Saturday, 19 November 2005

Refuge An Unnatural History by: Terry Tempest Williams

Refuge: An Unnatural History of Family and Place
Terry Tempest Williams
Vintage Books

This book is so powerful and so moving, it brought me to tears in more than one place. This is an amazing story of place, family, love, and the desert. Last winter I had to read one of Williams’ books for a course and have become addicted to her writings. Williams is a Mormon naturalist who pushes the boundaries of both, and her unique insights bring a freshness to both faith and preservation. I have tracked down and read all of her books that are currently in print, and this is the most powerful of them. Terry states in another book, “The great silences of the desert are not void of sound, but void of distractions.” This book is about the silences and the distractions of death, the death of her mother and of the bird refuge that she loved and that was her solace. The chapter headings are unique, written as a journal, but not by date but by lake height.
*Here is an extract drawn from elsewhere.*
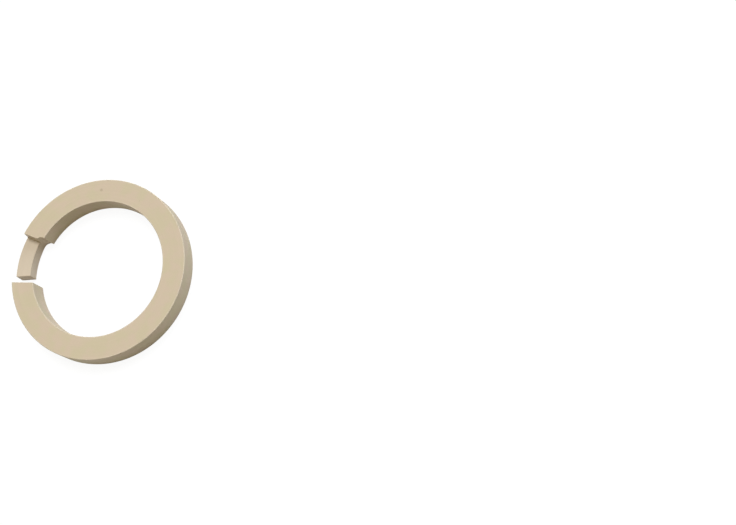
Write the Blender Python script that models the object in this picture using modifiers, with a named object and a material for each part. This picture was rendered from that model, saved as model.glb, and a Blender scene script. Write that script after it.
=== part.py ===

As the Great Salt Lake rose to record heights in the mid-1980’s, Terry’s mother was dying of cancer, and the Salt Lake’s rising was flooding the Bear River Migratory Bird refuge. The refuge was sacred to Terry as a place she and her grandmother would visit together, and as a place to get alone outside of the city to reflect, meditate and believe.

Terry begins the prologue with “Everything about the Great Salt Lake is exaggerated – the heart, the cold, the salt, and the brine. It is a landscape so surreal one can never know what it is for certain. … Most of the women in my family are dead. Cancer. At thirty-four, I became the matriarch of my family.” pg.3. This book chronicles one woman’s love of the desert, of the bird refuge and of her family. It tells the story of cancer clusters in the desert where the US Government tested thousands of nuclear devices from the 1940’s to the 60’s.


Journey with one woman, through disease, death, destruction and the desert; journey with her both through the physical landscape and the internal one, to a new place- a place of determination and desire to make change and to grow from all she has been through.


Terry states in the epilogue, “I belong to a clan of One-Breasted Women. My mother, my grandmothers, and six aunts have all had mastectomies. Seven are dead. The two who survive have just completed rounds of chemotherapy and radiation.” pg. 281. This is a story of a strong woman who shares her pain, and her strength, to help us all see what could be possible with the triumph of the human spirit.